The ELT Approach with dbt
Once you have a data warehouse, you need to decide how to get data into it and transform it for analysis. The modern approach is ELT (Extract, Load, Transform) using dbt (data build tool). ELT vs ETL Traditional data warehousing used ETL (Extract, Transform, Load): pull data from source systems, transform it into the right format using custom code or ETL tools, then load it into the warehouse. This meant lots of custom transformation logic outside your warehouse, often in hard-to-maintain scripts. ELT flips this: Extract data from sources, Load it into your warehouse as raw data, then Transform it using SQL inside the warehouse. This is simpler because all your transformation logic is in SQL, runs inside the warehouse where data already lives, and can be version-controlled and tested like application code. Why dbt is the standard dbt (data build tool) is the industry standard for the Transform step in ELT. It lets you write transformations as SQL models that reference each other, automatically figures out the dependency order, runs tests to validate data quality, and generates documentation. Instead of writing complex SQL scripts that need to be run in the right order, you write dbt models (SELECT statements) and dbt handles orchestration. Instead of manually testing your data, you define tests in dbt that run automatically. Instead of maintaining separate documentation, dbt generates docs from your code. How this works in practice:- Extract data from your sources (CRM API, PitchBook exports, LinkedIn data, etc.) and load it raw into your warehouse. This is usually done with extraction tools like Fivetran, Airbyte, or custom scripts.
- Raw data lands in staging tables in your warehouse. These are exact copies of source data, no transformations yet.
-
Write dbt models to transform raw data into useful structures:
- Clean and normalize data
- Combine data from multiple sources (joining CRM deals with PitchBook funding data)
- Calculate derived metrics (growth rates, time in pipeline, portfolio performance)
- Build final tables (marts) optimized for specific analyses or dashboards
- dbt runs these transformations on a schedule (nightly, hourly, or triggered after raw data loads).
- Analysts and dashboards query the final transformed tables, not raw data.
Organizing Your Data: dbt Best Practices
The right way to structure data in your warehouse follows dbt best practices. Rather than reinvent this, follow their guide. Here are the key principles: Layered structure: Staging → Intermediate → Marts- Staging: Raw data from sources, lightly cleaned (data types fixed, column names standardized, but otherwise unchanged). One staging model per source table. These models just make raw data easier to work with downstream.

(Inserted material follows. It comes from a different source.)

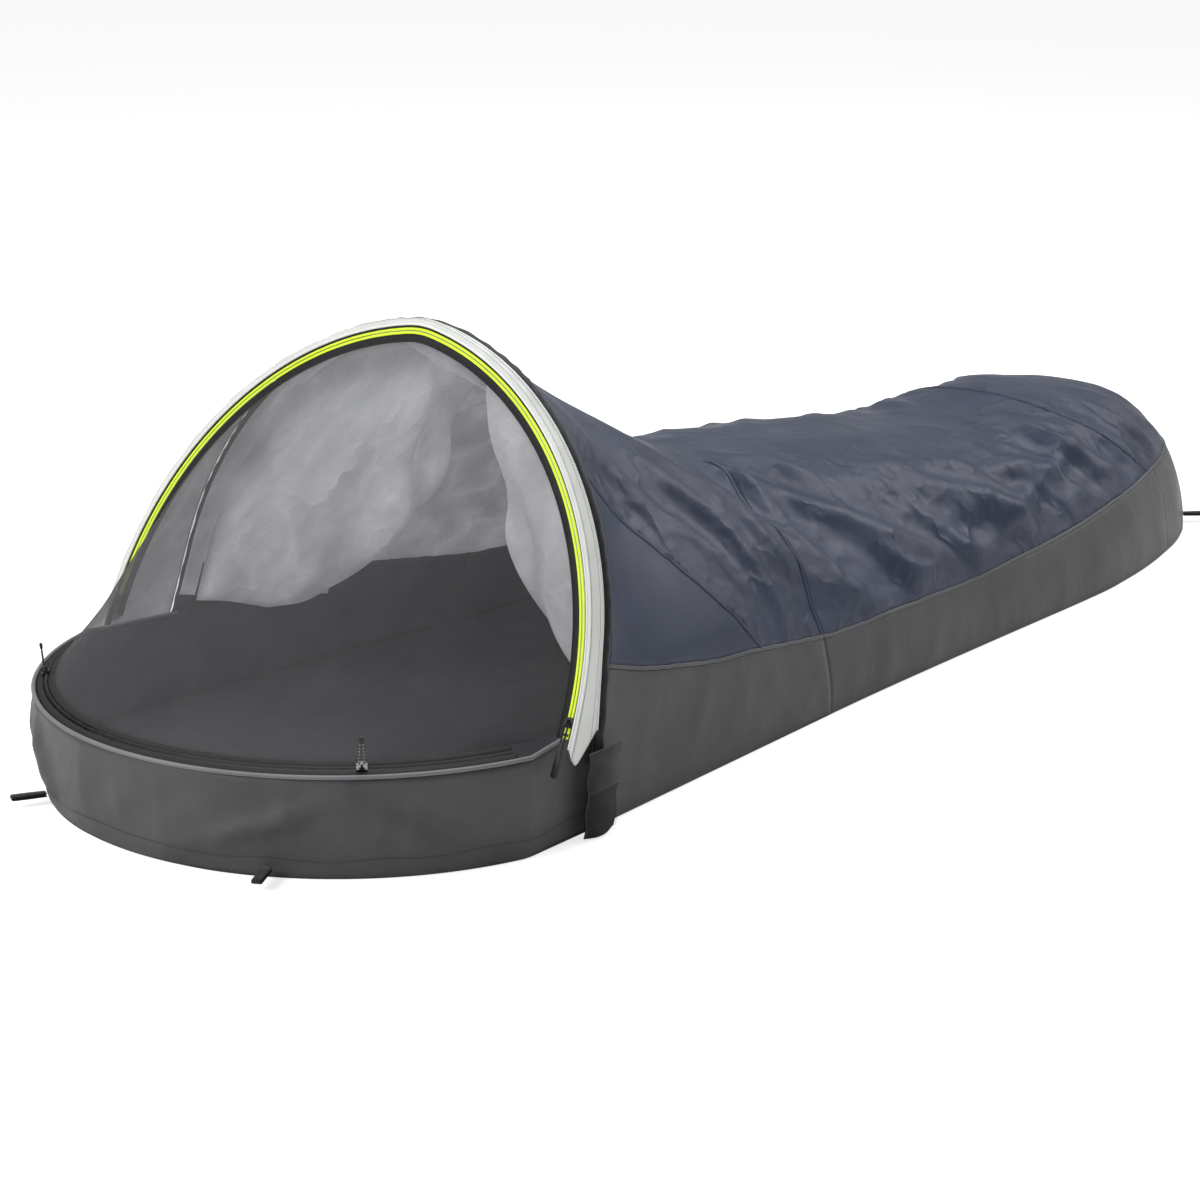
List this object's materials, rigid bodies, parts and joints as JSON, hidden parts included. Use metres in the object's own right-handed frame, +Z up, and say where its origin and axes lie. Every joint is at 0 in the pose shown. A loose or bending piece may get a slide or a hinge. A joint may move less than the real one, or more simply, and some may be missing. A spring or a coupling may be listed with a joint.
{
  "type": "bivy sack",
  "caption": "Hooped bivy sack: waterproof tub and body, clamshell mesh head end with storm flap, folding shock-corded pole hoop, two zips and stake loops.",
  "frame": {"origin": "on the ground, midway between the two feet of the pole hoop", "axes": "+Y along the sack to its foot end, the head end at -Y; +X to the occupant's right when lying on the back; +Z up"},
  "size_m": [0.7764, 2.067, 0.5281],
  "materials": {
    "tub_fabric": "coated woven, satin",
    "shell_fabric": "laminated ripstop, satin",
    "binding": "woven",
    "pole_tube": "anodised",
    "black_plastic": "matte",
    "cord": "braided",
    "black_fabric": "coated woven, matte",
    "zip_coil": "moulded coil",
    "lime_tape": "woven tape",
    "flap_fabric": "coated woven, matte",
    "mesh": "fine netting",
    "black_tape": "woven tape",
    "slider_metal": "enamelled",
    "pull": "soft moulded",
    "webbing": "woven webbing"
  },
  "bodies": {
    "sack": {"floor_panel": "tub_fabric", "head_wall": "tub_fabric", "side_wall_front_right": "tub_fabric", "side_wall_front_left": "tub_fabric", "side_wall_rear_right": "tub_fabric", "side_wall_rear_left": "tub_fabric", "foot_wall": "tub_fabric", "rim_binding": "binding", "hood_panel": "shell_fabric", "hood_gusset_right": "shell_fabric", "hood_gusset_left": "shell_fabric", "body_panel": "shell_fabric", "foot_cap": "shell_fabric", "pole_pocket_right": "black_fabric", "pole_pocket_left": "black_fabric", "rim_zip_coil": "zip_coil", "rim_zip_tape_lower": "black_tape"},
    "hoop": {"pole_section_right": "pole_tube", "pole_section_centre": "pole_tube", "pole_section_left": "pole_tube", "pole_ferrules": "pole_tube", "pole_tips": "black_plastic", "shock_cord": "cord", "pole_sleeve": "black_fabric", "hoop_zip_coil": "zip_coil", "hoop_zip_tape_outer": "lime_tape", "hoop_zip_tape_inner": "lime_tape", "storm_flap": "flap_fabric", "mesh_door": "mesh", "rim_zip_tape_upper": "black_tape", "zip_stops": "slider_metal"},
    "hoop_pull_left": {"hoop_pull_left": "pull"},
    "hoop_pull_right": {"hoop_pull_right": "pull"},
    "hoop_slider_left": {"hoop_slider_left": "slider_metal"},
    "hoop_slider_right": {"hoop_slider_right": "slider_metal"},
    "rim_pull_left": {"rim_pull_left": "cord"},
    "rim_pull_right": {"rim_pull_right": "cord"},
    "rim_slider_left": {"rim_slider_left": "slider_metal"},
    "rim_slider_right": {"rim_slider_right": "slider_metal"},
    "stake_loop_foot_left": {"stake_loop_foot_left": "webbing"},
    "stake_loop_foot_right": {"stake_loop_foot_right": "webbing"},
    "stake_loop_head_left": {"stake_loop_head_left": "webbing"},
    "stake_loop_head_right": {"stake_loop_head_right": "webbing"}
  },
  "joints": [
    {"name": "hoop_fold", "type": "hinge", "parent": "sack", "child": "hoop", "pos_m": [0, 0, 0.0065], "axis": [-1, 0, 0], "range_deg": [0, 32], "deforming": ["hood_panel", "hood_gusset_right", "hood_gusset_left", "side_wall_front_right", "side_wall_front_left", "pole_pocket_right", "pole_pocket_left"]},
    {"name": "hoop_slider_right_travel", "type": "hinge", "parent": "hoop", "child": "hoop_slider_right", "pos_m": [-0.05, -0.055, 0.13], "axis": [0, -0.9135, 0.4067], "range_deg": [0, 76]},
    {"name": "hoop_slider_left_travel", "type": "hinge", "parent": "hoop", "child": "hoop_slider_left", "pos_m": [0.05, -0.055, 0.13], "axis": [0, -0.9135, 0.4067], "range_deg": [-76, 0]},
    {"name": "hoop_pull_right_swing", "type": "hinge", "parent": "hoop_slider_right", "child": "hoop_pull_right", "pos_m": [0.3746, -0.05294, 0.14938], "axis": [-0.999, -0.0177, -0.0398], "range_deg": [0, 110]},
    {"name": "hoop_pull_left_swing", "type": "hinge", "parent": "hoop_slider_left", "child": "hoop_pull_left", "pos_m": [-0.3746, -0.05294, 0.14938], "axis": [-0.999, 0.0177, 0.0398], "range_deg": [0, 110]},
    {"name": "rim_slider_right_travel", "type": "hinge", "parent": "sack", "child": "rim_slider_right", "pos_m": [0, 0, 0.1258], "axis": [0, 0, 1], "range_deg": [-42, 25]},
    {"name": "rim_slider_left_travel", "type": "hinge", "parent": "sack", "child": "rim_slider_left", "pos_m": [0, 0, 0.1258], "axis": [0, 0, 1], "range_deg": [-25, 42]},
    {"name": "rim_pull_right_swing", "type": "hinge", "parent": "rim_slider_right", "child": "rim_pull_right", "pos_m": [0.26314, -0.26314, 0.13124], "axis": [0.7071, 0.7071, 0], "range_deg": [0, 85]},
    {"name": "rim_pull_left_swing", "type": "hinge", "parent": "rim_slider_left", "child": "rim_pull_left", "pos_m": [-0.26314, -0.26314, 0.13124], "axis": [0.7071, -0.7071, 0], "range_deg": [0, 85]},
    {"name": "stake_loop_head_right_swing", "type": "hinge", "parent": "sack", "child": "stake_loop_head_right", "pos_m": [0.18471, -0.33323, 0.016], "axis": [-0.8746, -0.4848, 0], "range_deg": [-8, 75]},
    {"name": "stake_loop_head_left_swing", "type": "hinge", "parent": "sack", "child": "stake_loop_head_left", "pos_m": [-0.18471, -0.33323, 0.016], "axis": [-0.8746, 0.4848, 0], "range_deg": [-8, 75]},
    {"name": "stake_loop_foot_right_swing", "type": "hinge", "parent": "sack", "child": "stake_loop_foot_right", "pos_m": [0.18, 1.647, 0.016], "axis": [0.6947, -0.7193, 0], "range_deg": [-8, 75]},
    {"name": "stake_loop_foot_left_swing", "type": "hinge", "parent": "sack", "child": "stake_loop_foot_left", "pos_m": [-0.18, 1.647, 0.016], "axis": [0.6947, 0.7193, 0], "range_deg": [-8, 75]}
  ]
}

- Intermediate: Business logic and transformations. Join data from multiple sources, calculate derived fields, handle entity resolution (linking records across sources). These are building blocks that other models reference.
-
Marts: Final tables optimized for specific use cases or business domains. These are what dashboards and analyses query. Examples:
companies_enriched(companies with all their data from multiple sources),portfolio_performance(portfolio company metrics over time),deal_flow_metrics(pipeline analytics).
Analytics and Dashboards
The value of a data warehouse isn’t just storing data. It’s enabling analysis that helps your fund make better decisions. What GPs actually use is very fund-specific Different funds care about different metrics. A pre-seed fund might focus on pipeline metrics (how many companies talked to, conversion rates by source, time from first contact to investment). A growth equity fund might focus on portfolio performance (company growth rates, follow-on opportunities, markups/markdowns). A thesis-driven fund might focus on market coverage (how many companies tracked in each thesis area, market maps by sector). There’s no universal dashboard that every fund needs. What matters is having data structured so you can quickly answer questions that come up. The value is ad-hoc analysis The biggest benefit of having a data warehouse isn’t pre-built dashboards. It’s being able to answer questions quickly when GPs ask them. “How many companies did we pass on in 2023 that later raised Series B from our target co-investors?” “Which of our portfolio companies are hiring in engineering?” “What’s our average time from first meeting to investment decision?” With data in a warehouse, these queries are straightforward SQL. Without it, they require manually pulling data from multiple systems, matching companies, and piecing together answers. The warehouse makes ad-hoc analysis feasible. Tools like Hex for quick dashboards When you do need dashboards, tools like Hex or Mode let you write SQL queries against your warehouse and turn them into interactive visualizations. These are much faster to build than custom dashboards, and they’re easy to iterate on. At Inflection, we use Hex. When a GP wants to see something, we can spin up a dashboard in an hour or two: write SQL queries against the warehouse, add visualizations, share a link. This responsiveness is valuable. You’re not waiting weeks for data engineering to build custom dashboards. You’re answering questions as they come up. Examples of common analyses:- Pipeline metrics (deals in each stage, conversion rates, time in pipeline, source of deals)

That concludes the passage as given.